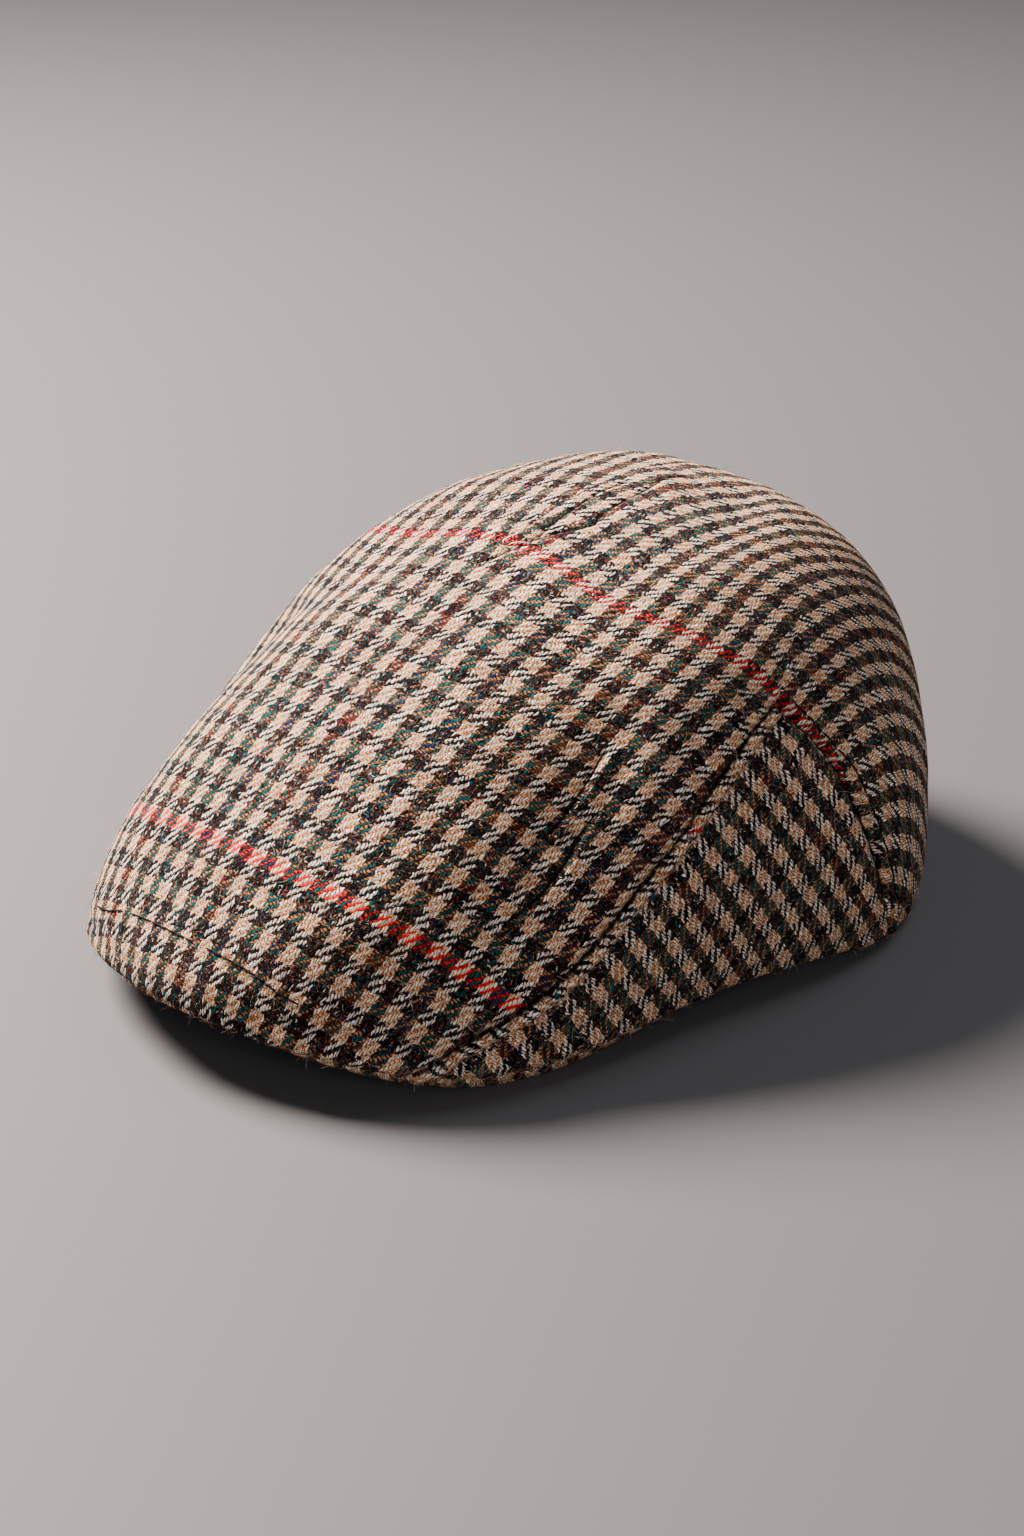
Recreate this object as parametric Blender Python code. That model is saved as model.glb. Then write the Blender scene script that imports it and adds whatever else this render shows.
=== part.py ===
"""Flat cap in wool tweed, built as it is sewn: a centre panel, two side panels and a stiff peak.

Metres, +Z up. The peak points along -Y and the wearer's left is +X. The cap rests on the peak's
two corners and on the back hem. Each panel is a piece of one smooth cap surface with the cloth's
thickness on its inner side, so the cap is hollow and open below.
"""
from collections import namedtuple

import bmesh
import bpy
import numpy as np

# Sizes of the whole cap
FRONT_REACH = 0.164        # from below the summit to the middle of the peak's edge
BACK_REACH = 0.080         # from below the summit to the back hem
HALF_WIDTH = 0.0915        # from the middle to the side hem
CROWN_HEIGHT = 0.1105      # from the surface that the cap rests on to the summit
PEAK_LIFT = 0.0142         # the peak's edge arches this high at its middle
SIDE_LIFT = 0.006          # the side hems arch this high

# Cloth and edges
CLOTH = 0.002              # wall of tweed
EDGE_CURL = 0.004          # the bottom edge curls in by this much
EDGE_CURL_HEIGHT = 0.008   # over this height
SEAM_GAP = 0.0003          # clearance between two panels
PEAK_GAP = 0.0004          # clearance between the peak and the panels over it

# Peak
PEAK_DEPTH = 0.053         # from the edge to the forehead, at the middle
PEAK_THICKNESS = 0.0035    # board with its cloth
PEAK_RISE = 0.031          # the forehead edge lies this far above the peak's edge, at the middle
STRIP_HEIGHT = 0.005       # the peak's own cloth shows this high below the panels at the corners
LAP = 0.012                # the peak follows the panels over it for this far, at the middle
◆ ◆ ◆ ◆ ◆
#### Description of the task:
Give the lines again, exactly as they stand, from the beginning of the data through the line with "a stiff peak.".

#### Exercise result:
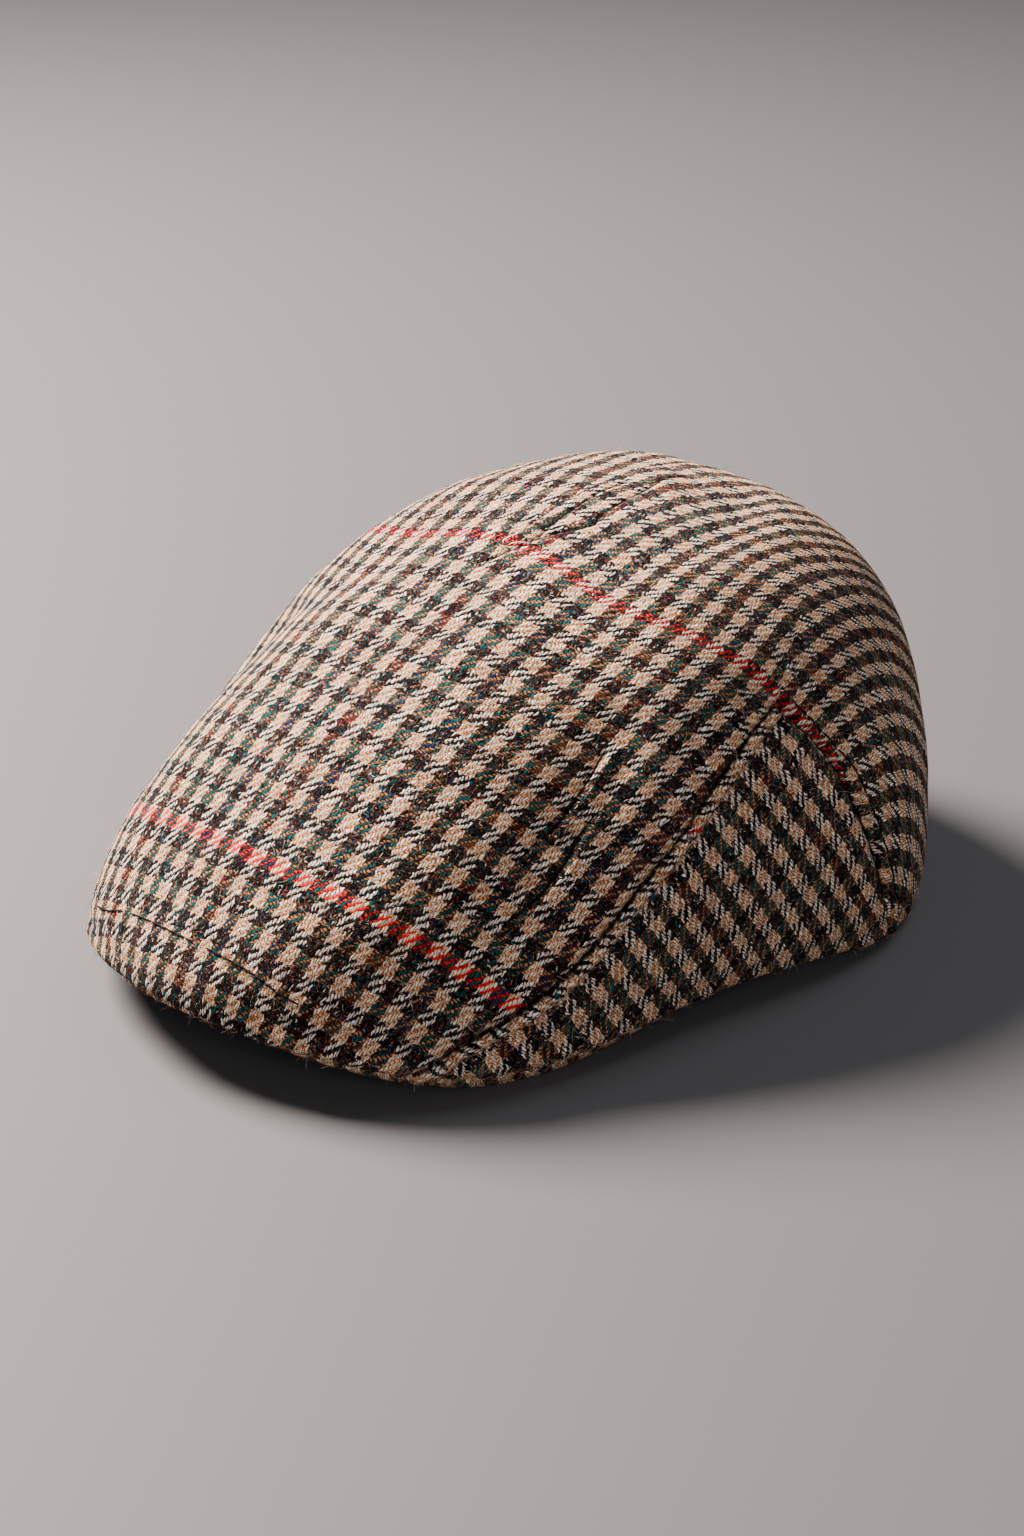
Recreate this object as parametric Blender Python code. That model is saved as model.glb. Then write the Blender scene script that imports it and adds whatever else this render shows.
=== part.py ===
"""Flat cap in wool tweed, built as it is sewn: a centre panel, two side panels and a stiff peak.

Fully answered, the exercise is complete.